SystemAccessControl.java

    /**
     * Get row filters associated with the given table and identity.
     * <p>
     * Each filter must be a scalar SQL expression of boolean type over the columns in the table.
     *
     * @return a list of filters, or empty list if not applicable
     */
    default List<ViewExpression> getRowFilters(Identity identity, AccessControlContext context, CatalogSchemaTableName tableName)
    {
        return Collections.emptyList();
    }

    /**
     * Bulk method for getting column masks for a subset of columns in a table.
     * <p>
     * Each mask must be a scalar SQL expression of a type coercible to the type of the column being masked. The expression
     * must be written in terms of columns in the table.
     *
     * @return a mapping from columns to masks, or an empty map if not applicable. The keys of the return Map are a subset of {@code columns}.
     */
    default Map<ColumnMetadata, ViewExpression> getColumnMasks(Identity identity, AccessControlContext context, CatalogSchemaTableName tableName, List<ColumnMetadata> columns)
    {
        return Collections.emptyMap();
    }

ViewExpression class to hold a filter/mask expression

public ViewExpression(String identity, Optional<String> catalog, Optional<String> schema, String expression)

Analysis.java will hold filters and masks for the table with additional methods

void registerTableForRowFiltering(QualifiedObjectName table, String identity)

boolean hasRowFilter(QualifiedObjectName table, String identity)

void addRowFilter(Table table, Expression filter)

List<Expression> getRowFilters(Table node)

void registerTableForColumnMasking(QualifiedObjectName table, String column, String identity)

boolean hasColumnMask(QualifiedObjectName table, String column, String identity)

void addColumnMask(Table table, String column, Expression mask)

Map<String, Expression> getColumnMasks(Table table)

Example expressions

Examples of row filter expressions, given a table orders with columns orderkey, nationkey:

  • a simple predicate:
expression := "orderkey < 10"
  • a subquery:
expression := "EXISTS (SELECT 1 FROM nation WHERE nationkey = orderkey)"

A column mask will apply an operation on a specific column, given the column values as input produce the masked output.

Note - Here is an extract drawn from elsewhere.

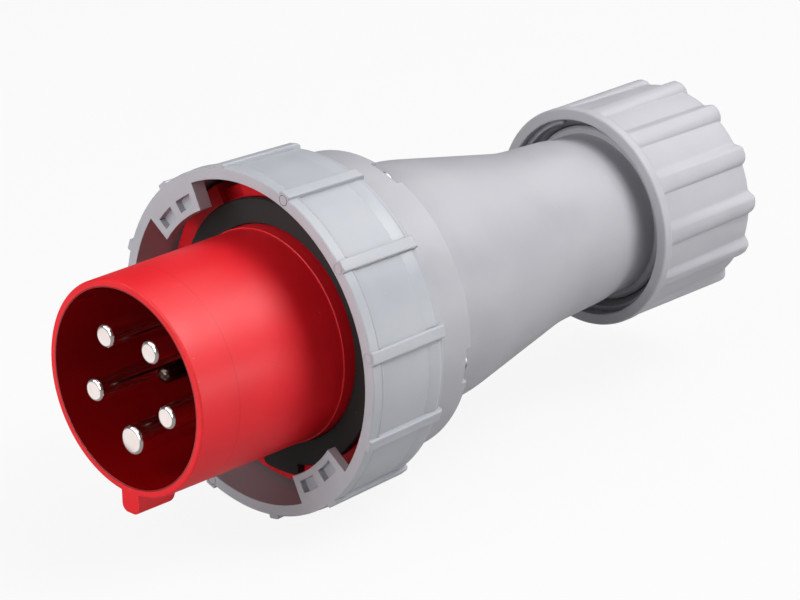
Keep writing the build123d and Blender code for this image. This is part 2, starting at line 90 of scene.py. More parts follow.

  • example to nullify values, whatever column this is applied to will produce a NULL value:
expression := "NULL"
  • example to negate a column integer values, when applied to column "custkey":
expression := "-custkey"

Additional information

  1. What modules are involved
    • presto-main
    • presto-spi
    • presto-analyzer to hold masks and filters
    • presto-hive for legacy and sql access control
  2. Any new terminologies/concepts/SQL language additions
    • NA
  3. Method/class/interface contracts which you deem fit for implementation.
    • NA
  4. Code flow using bullet points or pseudo code as applicable
    • During analysis phase, access control apis used to retrieve and analyze row filters and column masks.
    • Analyzed filters and masks are stored in Analysis.
    • RelationPlanner will the get the filters and masks from Analysis and rewrite a new plan with them applied.
    • By default no filters or masks are added and the plan will not be rewritten.
  5. Any new user facing metrics that can be shown on CLI or UI.
    • NA

Notes on Table Names with Versioning

The proposed SPI will identify a table resource as a QualifiedObjectName that includes

  • Catalog name
  • Schema name
  • Table name

This does not explicitly provide table version information when a connector in use supports versioning. For now, it is left to the plugin implementation to handle any additional versioning added to the table name. It is recommended to further discuss the possibility of adding such information to QualifiedObjectName so that the plugin can easily be aware of any table versioning, or schema evolution, when providing row filters or column masks.

[Optional] Metrics

This is a 0 to 1 feature and will not have any metrics.

[Optional] Other Approaches Considered

Discussed at prestodb/presto#21913 (comment) is an approach to use the existing SPI for connector optimization to rewrite plan during the optimization phase. The benefits of the proposed design over this approach is that it applies globally to all connectors. Since it is an existing design that has already been in use, it is known to be working, stable and conforms with the Trino SPI which will help to ease migration.

Adoption Plan

  • What impact (if any) will there be on existing users? Are there any new session parameters, configurations, SPI updates, client API updates, or SQL grammar?
    • No impact to users. SPI additions will include a default to keep exiting behaviour. AccessControl plugin can be used to enable the functionality.
  • If we are changing behaviour how will we phase out the older behaviour?
    • NA
  • If we need special migration tools, describe them here.
    • NA
  • When will we remove the existing behaviour, if applicable.
    • NA
  • How should this feature be taught to new and existing users? Basically mention if documentation changes/new blog are needed?
    • This feature will be documented in the Presto documentation.
  • What related issues do you consider out of scope for this RFC that could be addressed in the future independently of the solution that comes out of this RFC?
    • NA

Test Plan

Unit tests will be added to ensure that row filter and column mask expressions can be added to a query and give the expected result. The TestingAccessControlManager will be modified to allow for addition of row filters and column masks to be used in testing.